While Richard has published a full transcript of the interview on EU Referendum, the words alone do not come close to conveying the bombastic and intolerant nature of the man. But even that does not detract from the dose of realism Schultz injected into the confused morass of verbiage that passes for discussion about the fantasy of negotiated reform of the central pillars of the EU itself, or the in-out referendum that could not possibly be delivered with a treaty negotiation almost certainly well in train.
Perhaps this explains why even though the audio of the interview is contained deep within the UK pages of BBC online, it is not written up or commented upon anywhere on the BBC’s News page, Politics page, or even the Europe page. It has to be searched for in the God-awful search engine on the site. It has become the broadcast equivalent of the embarrassing ginger haired stepchild, being kept firmly out of sight, never to be discussed or mentioned again. Which as I say is very curious.
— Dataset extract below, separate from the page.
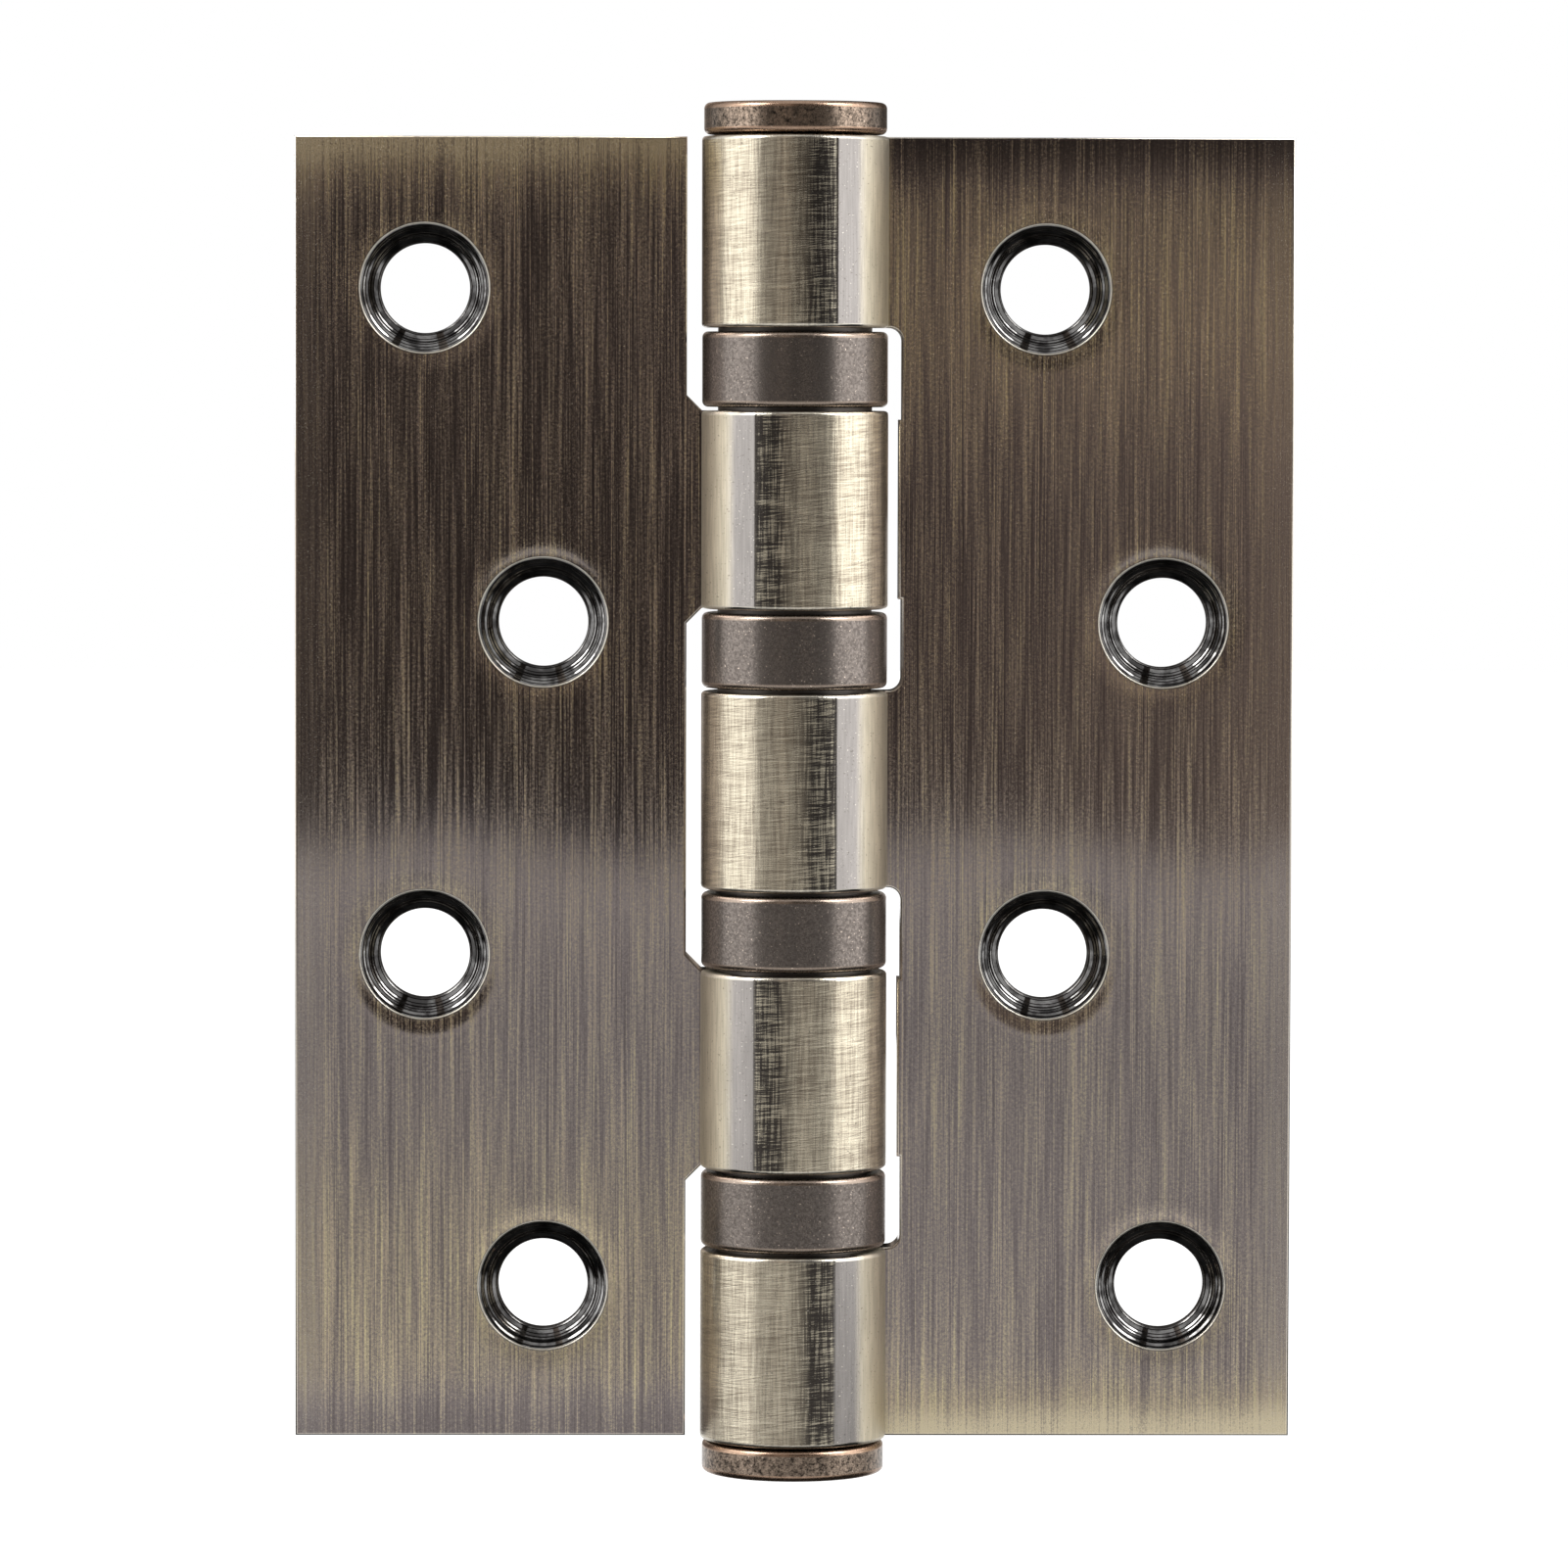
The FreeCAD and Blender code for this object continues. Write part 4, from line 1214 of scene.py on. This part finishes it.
# %% Fold a leaf: bend and roll
bend_length = given["Bend radius"] * given["Bend angle"]
bend_turn = maths("MAXIMUM", distance / given["Bend radius"], 0.0)
bend_turn = maths("MINIMUM", bend_turn, given["Bend angle"])
bend_reach = given["Bend radius"] - depth
on_plate = maths("MAXIMUM", distance * -1.0, 0.0)
bent = combined(fold_tree, given["Bend across"] + on_plate - bend_reach * maths("SINE", bend_turn),
                given["Bend up"] - bend_reach * maths("COSINE", bend_turn), up)
roll_turn = maths("MAXIMUM", distance - bend_length, 0.0) / given["Roll radius"]
roll_turn += math.pi / 2 - given["Bend angle"]
roll_reach = given["Roll radius"] + depth
rolled = combined(fold_tree, roll_reach * maths("COSINE", roll_turn),
                  roll_reach * maths("SINE", roll_turn), up)
past_bend = compared("GREATER_THAN", distance, bend_length, "FLOAT")
new_place = output_of(fold_tree, "GeometryNodeSwitch", {"Switch": past_bend, "False": bent, "True": rolled},
                      input_type="VECTOR")
shape = after_node("SetPosition", shape, {"Position": new_place})
shape = after_node("Transform", shape, {"Rotation": combined(fold_tree, 0.0, given["Turn"])})
shape = after_node("RealizeInstances", shape)
for number, finish in ((PLATE, "Plate finish"), (KNUCKLE, "Knuckle finish"), (SINK, "Countersink finish")):
    shape = after_node("SetMaterial", shape, {
        "Selection": compared("EQUAL", region, number), "Material": given[finish]})
link(shape, folded.inputs[0])
print("Folding tree:", len(fold_tree.nodes), "nodes")

# %% [markdown]
# ## The two leaves
#
# The frame leaf has three straps and rounded slot corners with a shallow relief, and the door leaf has two
# straps and chamfered corners. Their screw holes step between an outer and an inner row. The door leaf is
# the same fold turned half a turn, so both blanks have the same holes, counted from opposite ends.

# %% Fold both leaves
HOLE_PITCH = 26.0
OUTER_INSET = 10.11
INNER_INSET = 19.36
FRAME_SLOT_GAP = 0.86
RELIEF_DEPTH = 0.24
RELIEF_OVERLAP = 0.7
SLOT_ROUND = 1.0
DOOR_SLOT_GAP = 1.15
SLOT_CHAMFER = 1.2

knuckle_pitch = KNUCKLE_LENGTH + BEARING_SPACE
middle_face = KNUCKLE_LENGTH / 2
outer_face = 1.5 * KNUCKLE_LENGTH + 2 * BEARING_SPACE
frame_straps = [(-HALF_HEIGHT, -outer_face), (-middle_face, middle_face), (outer_face, HALF_HEIGHT)]
door_straps = [(-knuckle_pitch - middle_face, -knuckle_pitch + middle_face),
               (knuckle_pitch - middle_face, knuckle_pitch + middle_face)]
holes = [(PLATE_END + inset, HOLE_PITCH * steps) for inset, steps in (
    (INNER_INSET, 1.5), (OUTER_INSET, 0.5), (INNER_INSET, -0.5), (OUTER_INSET, -1.5))]


def make_leaf(node, body, straps, corner, slot_gap, relief, turn):
    """One finished leaf: blank, countersinks, fold and finishes, riding on its body."""
    slot_line = BEND_ACROSS - BARREL - slot_gap
    leaf = make_blank(node + "_rolled", straps, corner, slot_line, relief, holes)
    points = bpy.data.meshes.new(node + "_centres")
    points.from_pydata([Vector((across, 0.0, up)) * MM for across, up in holes], [], [])
    centres = new_object(node + "_centres", points)
    grow(leaf, fold_tree, {
        "Countersink": countersink, "Hole centres": centres, "Bend across": BEND_ACROSS * MM,
        "Bend up": BEND_UP * MM, "Bend radius": BEND_RADIUS * MM, "Bend angle": math.pi / 2 - TOUCH,
        "Roll radius": ROLL_RADIUS * MM, "Turn": turn, "Plate finish": plate_finish,
        "Knuckle finish": knuckle_finish, "Countersink finish": sink_finish})
    bpy.data.objects.remove(centres)
    put_in_place(leaf, node, body)
    print(leaf.name, len(leaf.data.polygons), "faces, materials",
          [material.name for material in leaf.data.materials])


relief_line = BEND_ACROSS - BARREL - FRAME_SLOT_GAP
make_leaf("frame_leaf", "frame_side", frame_straps, ("round", SLOT_ROUND), FRAME_SLOT_GAP + RELIEF_DEPTH,
          (relief_line, RELIEF_OVERLAP), 0.0)
make_leaf("door_leaf", "door_side", door_straps, ("chamfer", SLOT_CHAMFER), DOOR_SLOT_GAP, None, math.pi)
bpy.data.objects.remove(countersink)

# %% [markdown]
# ## Turned pieces
#
# The buttons, the pin's shaft and the bearing shells come off a lathe, so each is a profile swept round the
# axis. A profile is written as the corners on the drawing, each with the radius that breaks its edge. The
# helper puts an arc at such a corner, and a support point on both sides of it so that the flats stay flat.

# %% Lathe helpers
TURN_SEGMENTS = 144
ARC_STEPS = 6
ON_AXIS = 1e-6


def softened(corners):
    """Profile points with arcs at the corners that have a radius; each corner is radius, height, round."""
    points = []
    for index, (across, up, round_off) in enumerate(corners):
        if not round_off:
            points.append((across, up, 0.0))
            continue
        here = Vector((across, up))
        before = (Vector(corners[index - 1][:2]) - here).normalized()
        after = (Vector(corners[(index + 1) % len(corners)][:2]) - here).normalized()
        half = before.angle(after) / 2
        reach = round_off / math.tan(half)
        middle = here + (before + after).normalized() * round_off / math.sin(half)
        start = here + before * reach - middle
        sweep = start.angle_signed(here + after * reach - middle)
        points.append((*(here + before * (reach + SUPPORT)), 0.0))
        for step in range(ARC_STEPS + 1):
            spoke = Matrix.Rotation(-sweep * step / ARC_STEPS, 2) @ start
            points.append((*(middle + spoke), 1.0))
        points.append((*(here + after * (reach + SUPPORT)), 0.0))
    return points


def turned_mesh(name, corners, closed, height=0.0):
    """A profile swept round the Z axis; a closed profile makes a ring, an open one ends on the axis."""
    vertices, wear, rows, faces = [], [], [], []
    for radius, up, worn in softened(corners):
        start = len(vertices)
        steps = 1 if radius < ON_AXIS else TURN_SEGMENTS
        circle = ring_points((0.0, 0.0), radius, TURN_SEGMENTS)[:steps]
        vertices += [(across, deep, up + height) for across, deep in circle]
        rows.append([start + step % steps for step in range(TURN_SEGMENTS)])
        wear += [worn] * steps
    pairs = list(zip(rows, rows[1:])) + ([(rows[-1], rows[0])] if closed else [])
    for first, second in pairs:
        for step in range(TURN_SEGMENTS):
            after = (step + 1) % TURN_SEGMENTS
            faces.append(list(dict.fromkeys([first[step], first[after], second[after], second[step]])))
    return build_mesh(name, vertices, faces, wear)


def finish_turned(name, corners, closed, node, body, finish, height=0.0):
    """A turned piece with its finish, riding on its body in place of its node."""
    mesh = turned_mesh(name, corners, closed, height)
    mesh.materials.append(finish)
    piece = new_object(name, mesh)
    put_in_place(piece, node, body)
    return piece


# %% [markdown]
# ## Pin and plug
#
# The pin is one turned piece: a flat round button over a shaft as long as the hinge, with a tapered tip. The
# plug is the same button with a short shank pressed into the last knuckle, and a small hole through which
# the pin is punched out. The button's face is finished like its rim, and the shaft is ground.

# %% Pin and plug
PIN_RADIUS = 4.2
PIN_TIP = 1.2
TIP_GAP = 0.6
BUTTON_RADIUS = 7.1
BUTTON_HEIGHT = 2.45
BUTTON_ROUND = 0.45
BUTTON_SEAT = 0.15
SEAT_RADIUS = 5.8
PLUG_SHANK = 7.0
KNOCKOUT = 1.4
FINE_ROUND = 0.15
SHANK_ROUND = 0.2
TAPER_ROUND = 0.4
AT_SEAT = 0.01

foot = PLUG_SHANK + TIP_GAP - HALF_HEIGHT
shank_top = PLUG_SHANK - HALF_HEIGHT
rim_low = HALF_HEIGHT + BUTTON_SEAT
rim_high = rim_low + BUTTON_HEIGHT
pin_corners = [
    (0.0, foot, 0.0), (PIN_RADIUS - PIN_TIP / 2, foot, FINE_ROUND), (PIN_RADIUS, foot + PIN_TIP, TAPER_ROUND),
    (PIN_RADIUS, HALF_HEIGHT, 0.0), (SEAT_RADIUS, HALF_HEIGHT, 0.0), (SEAT_RADIUS, rim_low, 0.0),
    (BUTTON_RADIUS, rim_low, BUTTON_ROUND), (BUTTON_RADIUS, rim_high, BUTTON_ROUND), (0.0, rim_high, 0.0)]
plug_corners = [
    (KNOCKOUT, -rim_high, FINE_ROUND), (BUTTON_RADIUS, -rim_high, BUTTON_ROUND),
    (BUTTON_RADIUS, -rim_low, BUTTON_ROUND), (SEAT_RADIUS, -rim_low, 0.0), (SEAT_RADIUS, -HALF_HEIGHT, 0.0),
    (BORE, -HALF_HEIGHT, 0.0), (BORE, shank_top, SHANK_ROUND), (KNOCKOUT, shank_top, FINE_ROUND)]
pin = finish_turned("pin_turned", pin_corners, False, "pin", "loose_pin", button_finish)
pin.data.materials.append(shaft_finish)
seat_height = (HALF_HEIGHT - AT_SEAT) * MM
for face in pin.data.polygons:
    face.material_index = 1 if face.center.z < seat_height else 0
plug = finish_turned("plug_turned", plug_corners, True, "bottom_plug", "frame_side", button_finish)
print("Pin %d faces, plug %d faces" % (len(pin.data.polygons), len(plug.data.polygons)))

# %% [markdown]
# ## Bearing shells
#
# Each bearing is held together by a drawn cup whose two rims are crimped over the races, which leaves them
# rounded. All four shells are the same profile at another height.

# %% Shells
SHELL_HEIGHT = 5.85
SHELL_RADIUS = 7.22
SHELL_WALL = 0.55
SHELL_ROUND = 0.45
LIP_EDGE = 0.12
BOSS_RADIUS = 6.0
LIP_CLEARANCE = 0.15


def bearing_node(number, part):
    """A bearing part's node name, and the height of its middle in metres."""
    node = "bearing_%d_%s" % (number, part)
    low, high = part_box(node)
    return node, (low.z + high.z) / 2


end = SHELL_HEIGHT / 2
inner_end = end - SHELL_WALL
inner_wall = SHELL_RADIUS - SHELL_WALL
lip = BOSS_RADIUS + LIP_CLEARANCE
shell_corners = [
    (lip, -end, LIP_EDGE), (SHELL_RADIUS, -end, SHELL_ROUND), (SHELL_RADIUS, end, SHELL_ROUND),
    (lip, end, LIP_EDGE), (lip, inner_end, 0.0), (inner_wall, inner_end, 0.0),
    (inner_wall, -inner_end, 0.0), (lip, -inner_end, 0.0)]
for number in (1, 2, 3, 4):
    node, middle = bearing_node(number, "shell")
    body = "door_side" if number % 2 else "frame_side"
    shell = finish_turned(node + "_crimped", shell_corners, True, node, body, shell_finish,
                          middle / MM)
print("Shell faces:", len(shell.data.polygons))

# %% [markdown]
# ## Ball rings
#
# Fourteen balls stand on a circle between the races. That is a repeat on a rule, so a tree makes it: a
# circle with one point for each ball, a ball on each point, and then real geometry with its finish. Each
# ring is its own piece, because each ring turns on its own at half the leaf's angle.

# %% Ball rings and races
BALL_COUNT = 14
BALL_RADIUS = 1.0
BALL_LEVEL = 4

ball_tree, given, ringed = new_group("Ball ring", "Geometry", {
    **GEOMETRY, "Int": ["Balls"], "Float": ["Pitch radius", "Ball radius", "Height"],
    "Material": ["Finish"]}, GEOMETRY)
circle = output_of(ball_tree, "GeometryNodeMeshCircle", {
    "Vertices": given["Balls"], "Radius": given["Pitch radius"]})
ball = output_of(ball_tree, "GeometryNodeMeshIcoSphere", {
    "Radius": given["Ball radius"], "Subdivisions": BALL_LEVEL})
shape = output_of(ball_tree, "GeometryNodeInstanceOnPoints", {"Points": circle, "Instance": ball})
shape = after_node("Transform", shape, {"Translation": combined(ball_tree, 0.0, 0.0, given["Height"])})
shape = after_node("RealizeInstances", shape)
shape = after_node("SetShadeSmooth", shape, {"Shade Smooth": True})
shape = after_node("SetMaterial", shape, {"Material": given["Finish"]})
link(shape, ringed.inputs[0])
for number in (1, 2, 3, 4):
    node, middle = bearing_node(number, "balls")
    outer_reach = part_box(node)[1].x
    ring = grow(new_object(node + "_ring", bpy.data.meshes.new(node)), ball_tree, {
        "Balls": BALL_COUNT, "Pitch radius": outer_reach - BALL_RADIUS * MM, "Ball radius": BALL_RADIUS * MM,
        "Height": middle, "Finish": ball_finish})
    put_in_place(ring, node, "ball_ring_%d" % number)
    for part in ("upper", "lower"):
        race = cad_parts["bearing_%d_%s_race" % (number, part)]
        race.data.materials.clear()
        race.data.materials.append(race_finish)
print("Balls in a ring: %d, %d faces" % (BALL_COUNT, len(ring.data.polygons)))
Schultz was refreshingly realistic. From his assertion that governments and heads of states such as David Cameron, Angela Merkel, Francois Hollande and Nickolas Sarkozy, declare themselves to be the government of Europe, yet it is Schultz’s beloved parliament that comes in for media and public criticism; to the satisfying moment where Today’s pisspoor token asian female presenter, Mishal Husain, was slapped down for talking of the UK’s ‘relationship’ with the EU with Schultz saying…
The United Kingdom is a member of the European Union so to speak about relationship between the United Kingdom and the European Union sounds as if the United Kingdom would not be a part of the European Union. It is the United Kingdom Government which is a co-legislator in the Council of Ministers. There are 72 members of the United Kingdom as law makers in the European institution, the UK is part of Europe so this description, our relationship with Europe sounds to me strange.
This is a point made repeatedly on this blog, so it’s nice to see it challenged, albeit by a federalist opponent. One point Husain made that was useful was that MEPs are very well-paid parliamentarians and voters in the UK generally have absolutely no idea who their MEP is. Schultz dodged this, choosing instead to compare turnouts here with the higher ones in Germany. But as Political Betting just happened to point out today, we have a nonsense voting system in Euro elections that is designed in the interest of parties and their whipping systems, not voters.
But Schultz did not duck away from the main message he wanted to get across, his vision for the EU after Barroso. It was a clear message for David Cameron, Open Europe, the Fresh Start Group and the likes of the self serving Matthew Elliott, who all seem to think the EU can be brought to heel and made to reform to suit their deluded vision of an EU – where the political is replaced by the economic. Schultz wants:
… to fill the gap between citizens and between member states in the European Union. That some have an enormous profit and others pay. And, because I’m speaking with BBC, the United Kingdom as a full-fledged member of the European Union. That would be my vision, a United Kingdom which is taking part in the development in a common Europe and not speaking about a specific relationship between the European Union and the United Kingdom.
No reform agenda in sight. Economic carrots dangled to maintain political power seeping to Brussels. There is a disconnect between what Cameron and his front organisations think they can ask for and get, and what the EU mandarins are prepared to give. At some point, sooner rather than later, reality is going to bite and the UK’s political class is going to realise it is powerless unless it accepts the one option it has always rejected out of hand – leaving the EU. Small wonder the BBC, having chosen to put Schultz on before the bulk of their Today audience tunes in, has chosen to bury this story as deep as they can. It doesn’t fit the establishment narrative.